Common corporate tax base would seriously hurt Ireland - ESRI
Think-tank says foreign banks may be needed to satisfy demand for mortgages
The December economic outlook uses Cosmo to model the impact of growing Irish housing demand on the banking sector. It suggests demand for new housing units will increase from 24,000 annually currently, to 30,000 by 2024. File photograph: Getty Images
The introduction across Europe of a common corporate tax base, known as a CCCTB, would seriously damage Irish investment flows, staunch the State’s tax revenues and spark a swift rise in unemployment here, according to the State-backed economic think tank, the ESRI.
Using for the first time a sophisticated new economic modelling system known as Cosmo (core structural model), the ESRI in its December economic outlook released today predicts that the introduction of a CCCTB could wipe 1.5 per cent off Irish economic output.
The flow of foreign investment into the State would fall by about 5 per cent if a CCCTB regime was introduced, the ESRI predicts, while Irish corporation tax revenues would fall by about 5.5 per cent.
The Government is fiercely opposed to the introduction of a CCCTB in Europe, which is an idea being pushed by some other nations, notably France, to standardise the way taxable profits are calculated, without touching tax rates.
It would essentially force multinationals to apply Ireland’s low 12.5 per cent rate to a smaller proportion of their income. The ESRI report suggests France would be by far the biggest beneficiary of a CCCTB, with a 6 per cent boost to its corporation tax revenues.
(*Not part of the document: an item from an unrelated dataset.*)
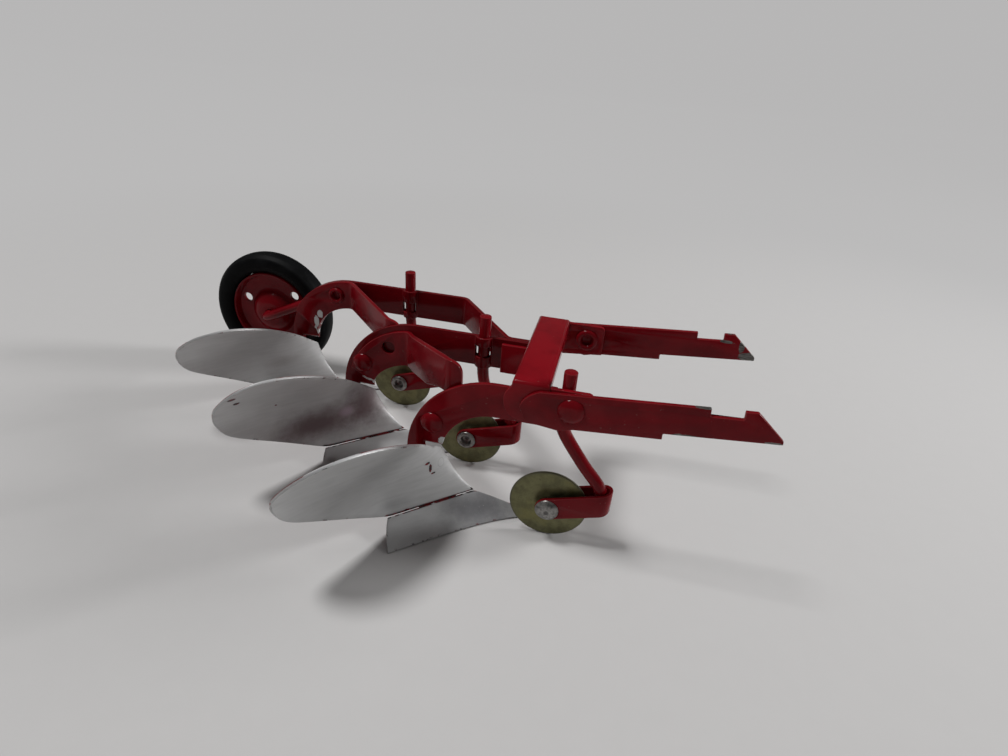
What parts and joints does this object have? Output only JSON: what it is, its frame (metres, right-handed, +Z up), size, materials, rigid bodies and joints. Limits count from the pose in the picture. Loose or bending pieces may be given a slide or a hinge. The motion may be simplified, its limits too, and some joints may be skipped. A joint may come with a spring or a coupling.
{
  "type": "toy moldboard plough",
  "caption": "Small pressed-steel toy plough: staggered moldboard bottoms on sheet beams, disc coulters, a rubber-tyred tail wheel and a two-prong hitch.",
  "frame": {"origin": "middle of the object's box, on the ground", "axes": "+X forward, towards the hitch; +Y the plough's left; +Z up"},
  "size_m": [0.2016, 0.1148, 0.0544],
  "materials": {
    "red_paint": "glossy red enamel over pressed sheet steel, worn through at the prongs",
    "silver_paint": "satin aluminium paint over red, chipped at the edges",
    "zinc_plate": "dull yellow passivated zinc plate",
    "bare_steel": "dull nickel-coloured rolled rivet",
    "tyre": "smooth black rubber"
  },
  "bodies": {
    "frame": {"axle_rivet": "red_paint", "beam_left": "red_paint", "beam_middle": "red_paint", "beam_right": "red_paint", "brace_front": "red_paint", "brace_rear": "red_paint", "centre_plate": "red_paint", "coulter_axle_left": "bare_steel", "coulter_axle_middle": "bare_steel", "coulter_axle_right": "bare_steel", "coulter_fork_left": "red_paint", "coulter_fork_middle": "red_paint", "coulter_fork_right": "red_paint", "coulter_stem_left": "red_paint", "coulter_stem_middle": "red_paint", "coulter_stem_right": "red_paint", "frog_left": "red_paint", "frog_middle": "red_paint", "frog_right": "red_paint", "hitch_bracket": "red_paint", "hitch_rivet_left": "red_paint", "hitch_rivet_right": "red_paint", "landside_left": "red_paint", "landside_middle": "red_paint", "landside_right": "red_paint", "moldboard_left": "silver_paint", "moldboard_middle": "silver_paint", "moldboard_right": "silver_paint", "neck_rivet_middle": "red_paint", "neck_rivet_right": "red_paint", "share_left": "silver_paint", "share_middle": "silver_paint", "share_right": "silver_paint", "tail_axle": "red_paint"},
    "tail_wheel": {"tail_wheel": "red_paint", "tail_tyre": "tyre"},
    "coulter_disc_right": {"coulter_disc_right": "zinc_plate"},
    "coulter_disc_middle": {"coulter_disc_middle": "zinc_plate"},
    "coulter_disc_left": {"coulter_disc_left": "zinc_plate"},
    "hitch_prong_right": {"hitch_prong_right": "red_paint"},
    "hitch_prong_left": {"hitch_prong_left": "red_paint"}
  },
  "joints": [
    {"name": "tail_wheel_spin", "type": "hinge", "parent": "frame", "child": "tail_wheel", "pos_m": [-0.07676, 0.05266, 0.024], "axis": [0, 1, 0], "continuous": true},
    {"name": "disc_spin_right", "type": "hinge", "parent": "frame", "child": "coulter_disc_right", "pos_m": [0.04739, -0.01659, 0.0112], "axis": [0, 1, 0], "continuous": true},
    {"name": "disc_spin_middle", "type": "hinge", "parent": "frame", "child": "coulter_disc_middle", "pos_m": [0.01684, 0.00946, 0.0112], "axis": [0, 1, 0], "continuous": true},
    {"name": "disc_spin_left", "type": "hinge", "parent": "frame", "child": "coulter_disc_left", "pos_m": [-0.01665, 0.03666, 0.0112], "axis": [0, 1, 0], "continuous": true},
    {"name": "prong_tilt_right", "type": "hinge", "parent": "frame", "child": "hitch_prong_right", "pos_m": [0.05024, -0.02046, 0.0455], "axis": [0, 1, 0], "range_deg": [-12, 20]},
    {"name": "prong_tilt_left", "type": "hinge", "parent": "frame", "child": "hitch_prong_left", "pos_m": [0.05024, 0.02476, 0.0455], "axis": [0, 1, 0], "range_deg": [-12, 20]}
  ]
}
The December economic outlook also uses Cosmo to model the impact of growing Irish housing demand on the banking sector. It suggests demand for new housing units will increase from 24,000 annually currently, to 30,000 by 2024.
The ESRI concludes that foreign banks may need to re-enter the market here to quench the growing thirst for fresh mortgage lending. It concludes that Irish banks will not, by taking in more deposits, have the firepower to meet the demand for new mortgages.
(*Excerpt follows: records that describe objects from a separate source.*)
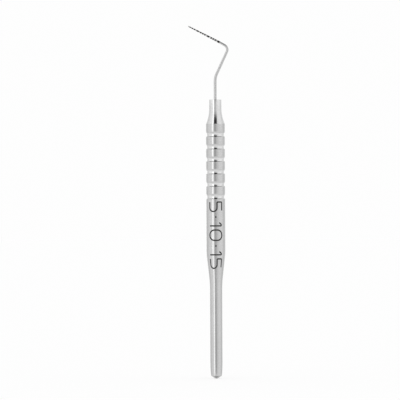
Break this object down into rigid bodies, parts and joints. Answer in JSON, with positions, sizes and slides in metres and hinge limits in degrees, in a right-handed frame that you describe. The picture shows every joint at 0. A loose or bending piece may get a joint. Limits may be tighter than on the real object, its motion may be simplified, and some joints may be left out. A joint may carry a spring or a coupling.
{
  "type": "periodontal probe",
  "caption": "Slim round steel handle with grip rings and a tapered tail, holding a thin wire bent sideways into a fine blunt tip with black millimetre marks.",
  "frame": {"origin": "middle of the small flat at the tail's end, on the handle's axis", "axes": "+Z along the handle from the tail to the tip; the wire bends in the XZ plane, with its elbow towards +X and its tip towards -X"},
  "size_m": [0.0171, 0.008, 0.1497],
  "materials": {
    "satin_steel": "satin, finely matted on the rings",
    "polished_steel": "polished",
    "mark_resin": "flush black fill"
  },
  "bodies": {
    "root": {"handle_tube": "satin_steel", "nose_collar": "polished_steel", "end_plug": "polished_steel", "working_end": "polished_steel", "mark_01mm": "mark_resin", "mark_02mm": "mark_resin", "mark_03mm": "mark_resin", "mark_04_05mm": "mark_resin", "mark_06mm": "mark_resin", "mark_07mm": "mark_resin", "mark_08mm": "mark_resin", "mark_09_10mm": "mark_resin", "mark_11mm": "mark_resin", "mark_12mm": "mark_resin", "mark_13mm": "mark_resin", "mark_14_15mm": "mark_resin"}
  },
  "joints": []
}
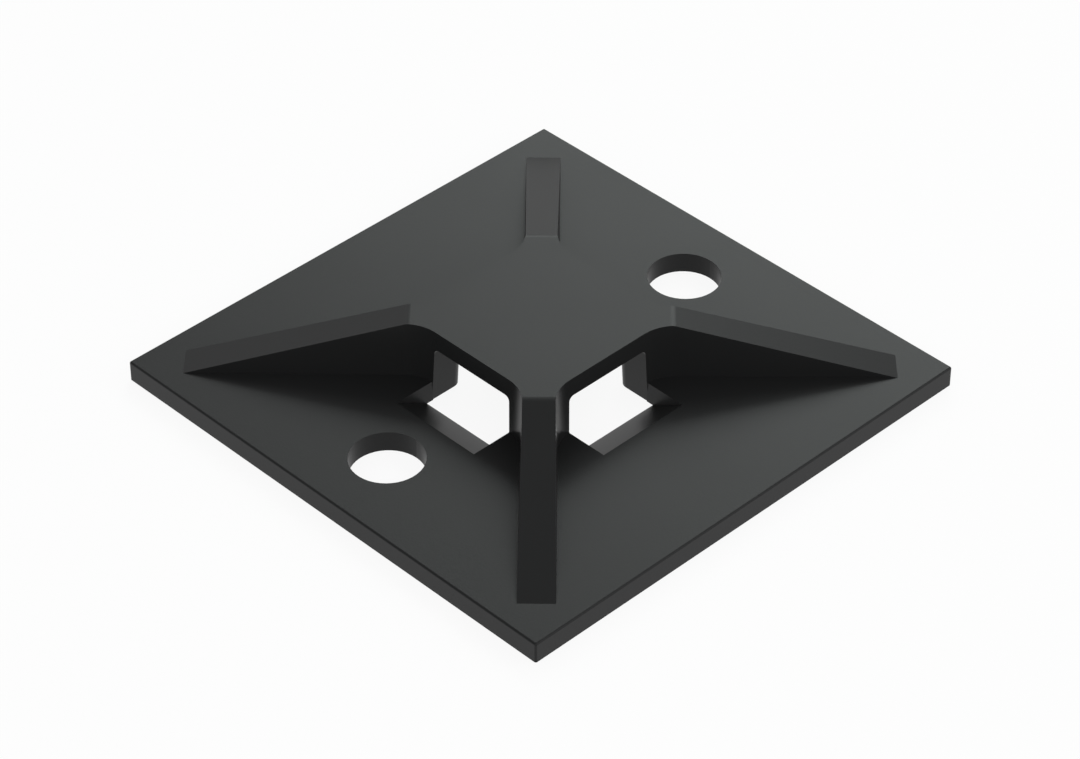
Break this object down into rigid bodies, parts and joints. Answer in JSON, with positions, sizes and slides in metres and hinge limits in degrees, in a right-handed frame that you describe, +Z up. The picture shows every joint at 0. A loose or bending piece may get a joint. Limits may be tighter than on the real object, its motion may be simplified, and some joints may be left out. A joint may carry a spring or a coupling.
{
  "type": "cable tie mount",
  "caption": "Square screw-down cable tie mount with a low platform on diagonal ribs and crossing tie passages under it, in black nylon.",
  "frame": {"origin": "middle of the flat underside", "axes": "+Z up, out of the surface it is fixed to; X and Y across the plate's sides, with the screw holes on the X axis"},
  "size_m": [0.028, 0.028, 0.0041],
  "materials": {
    "black_nylon": "satin, fine spark-eroded mould texture"
  },
  "bodies": {
    "root": {"tie_mount": "black_nylon"}
  },
  "joints": []
}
The report suggests that house prices will rise by 7 per cent annually over the next two years, and 5 per cent a year thereafter in the medium term. It says an additional €50 billion of new mortgage lending will be required by 2024, but that Irish banks are certain to hit a “significant funding gap”.
The baseline (no more shocks) projection for economic growth under Cosmo is that the economy will expand by 3 per cent anually over the medium term.
The ESRI also predicts a marked increase in women in the workforce and that unemployment will fall to about 6 per cent in the medium term.
Under the baseline scenario, wage growth would be 3.7 per cent between 2016 and 2020, and 2.5 per cent annually in the five years after that.
However, the ESRI also assesses the effect of Brexit on the Irish economy in coming years, especially its impact on foreign direct investment (FDI).
Assuming Britain does a so-called “hard Brexit” – essentially that it leaves the European common market and accepts tariffs – after 10 years this would have knocked 3.8 per cent off the value of Irish output, according to the ESRI.
A hard Brexit would, after 10 years, have reduced wages in Ireland by 3.6 per cent, and unemployment would be up by almost 2 per cent. The figures would be far less severe if Britain opts for a so-called “soft Brexit”, says the ESRI.
A hard Brexit would, however, provide a boost to Irish FDI, the economic outlook concludes. The value of foreign investment in this country would rise by about 7.3 per cent over 10 years, the ESRI predicts, as the State captures investment diverted from the UK.
This would increase the value of total FDI stock in the country by €22 billion over a decade.